EXERCISE
Quote only the lines from the top of the listing below down to and including the line with "of the text.".
** Start **
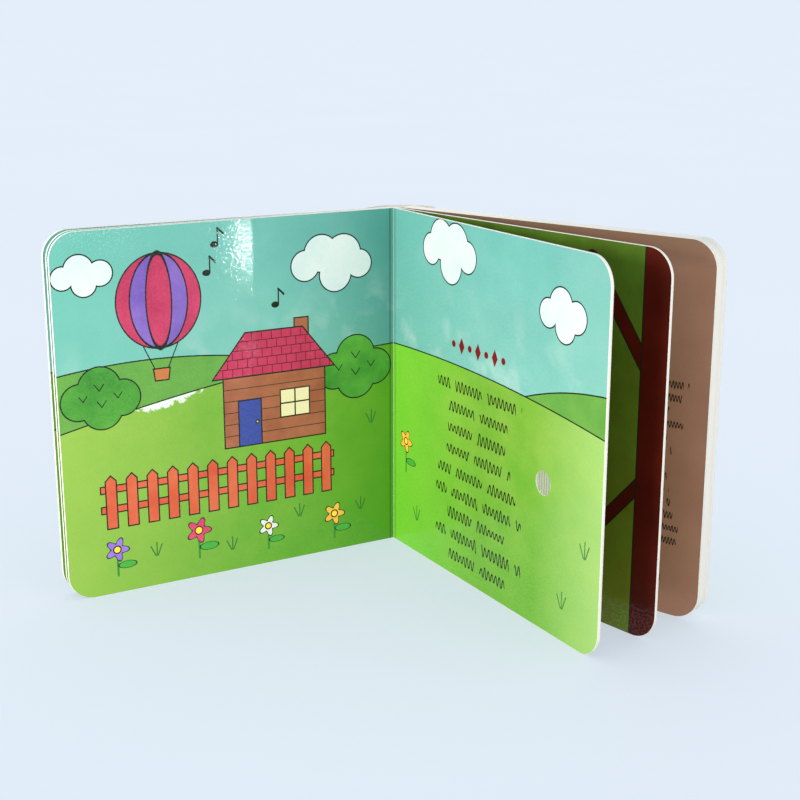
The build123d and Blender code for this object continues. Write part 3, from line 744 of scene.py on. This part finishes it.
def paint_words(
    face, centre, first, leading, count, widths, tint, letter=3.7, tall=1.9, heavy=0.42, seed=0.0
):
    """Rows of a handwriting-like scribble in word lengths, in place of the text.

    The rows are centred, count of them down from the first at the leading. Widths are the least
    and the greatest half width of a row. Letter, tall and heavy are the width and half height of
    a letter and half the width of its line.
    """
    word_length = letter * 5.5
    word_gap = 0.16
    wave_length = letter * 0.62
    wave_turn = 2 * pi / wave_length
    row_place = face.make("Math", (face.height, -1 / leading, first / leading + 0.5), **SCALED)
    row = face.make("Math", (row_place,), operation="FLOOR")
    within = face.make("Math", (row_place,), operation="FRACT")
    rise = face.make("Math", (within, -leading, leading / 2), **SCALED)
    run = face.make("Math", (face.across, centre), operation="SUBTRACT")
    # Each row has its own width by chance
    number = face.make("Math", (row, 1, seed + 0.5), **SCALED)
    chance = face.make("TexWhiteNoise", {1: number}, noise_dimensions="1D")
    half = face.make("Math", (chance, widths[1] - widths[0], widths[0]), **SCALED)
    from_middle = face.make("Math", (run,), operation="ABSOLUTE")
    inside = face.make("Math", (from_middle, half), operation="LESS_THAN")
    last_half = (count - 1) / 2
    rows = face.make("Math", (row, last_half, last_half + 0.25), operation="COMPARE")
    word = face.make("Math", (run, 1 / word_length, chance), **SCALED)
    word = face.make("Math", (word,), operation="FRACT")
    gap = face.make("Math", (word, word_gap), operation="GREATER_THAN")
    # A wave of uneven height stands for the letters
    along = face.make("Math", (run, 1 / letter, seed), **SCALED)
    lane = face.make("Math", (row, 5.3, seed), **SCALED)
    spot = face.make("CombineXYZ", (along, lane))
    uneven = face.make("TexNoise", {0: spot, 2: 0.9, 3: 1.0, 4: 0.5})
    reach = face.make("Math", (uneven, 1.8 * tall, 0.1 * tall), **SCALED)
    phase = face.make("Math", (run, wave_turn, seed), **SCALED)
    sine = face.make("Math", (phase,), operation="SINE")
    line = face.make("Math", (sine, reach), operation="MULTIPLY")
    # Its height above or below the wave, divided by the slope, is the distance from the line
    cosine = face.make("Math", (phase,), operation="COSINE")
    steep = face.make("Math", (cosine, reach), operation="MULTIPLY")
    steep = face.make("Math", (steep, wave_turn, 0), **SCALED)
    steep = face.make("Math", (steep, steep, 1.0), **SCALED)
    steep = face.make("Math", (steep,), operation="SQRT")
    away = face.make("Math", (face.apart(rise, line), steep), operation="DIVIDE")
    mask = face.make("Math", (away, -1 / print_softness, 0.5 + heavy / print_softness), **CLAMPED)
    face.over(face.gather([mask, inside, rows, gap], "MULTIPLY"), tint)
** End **
RESULT
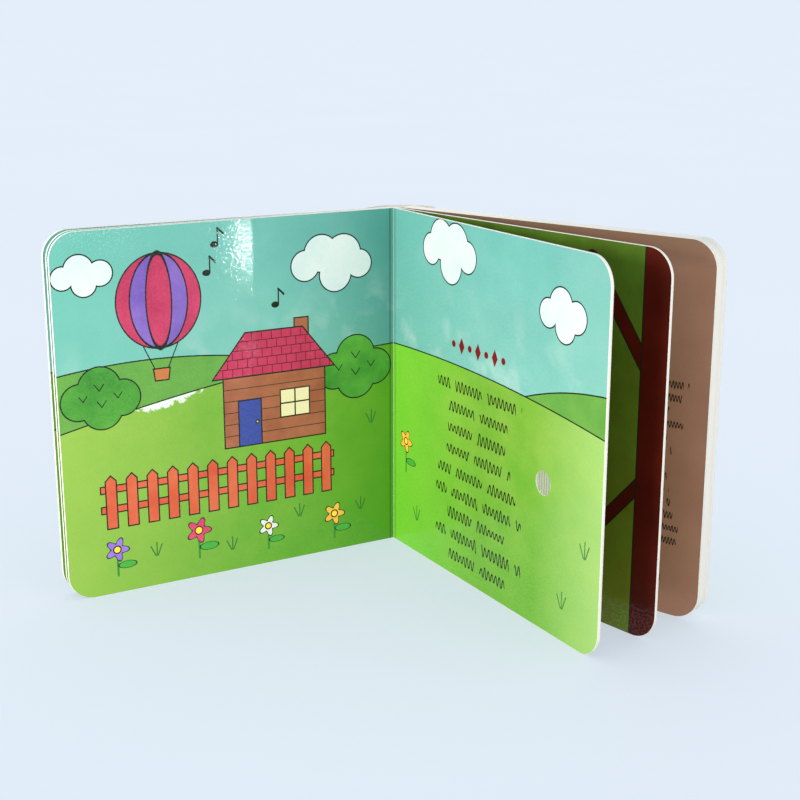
The build123d and Blender code for this object continues. Write part 3, from line 744 of scene.py on. This part finishes it.
def paint_words(
    face, centre, first, leading, count, widths, tint, letter=3.7, tall=1.9, heavy=0.42, seed=0.0
):
    """Rows of a handwriting-like scribble in word lengths, in place of the text.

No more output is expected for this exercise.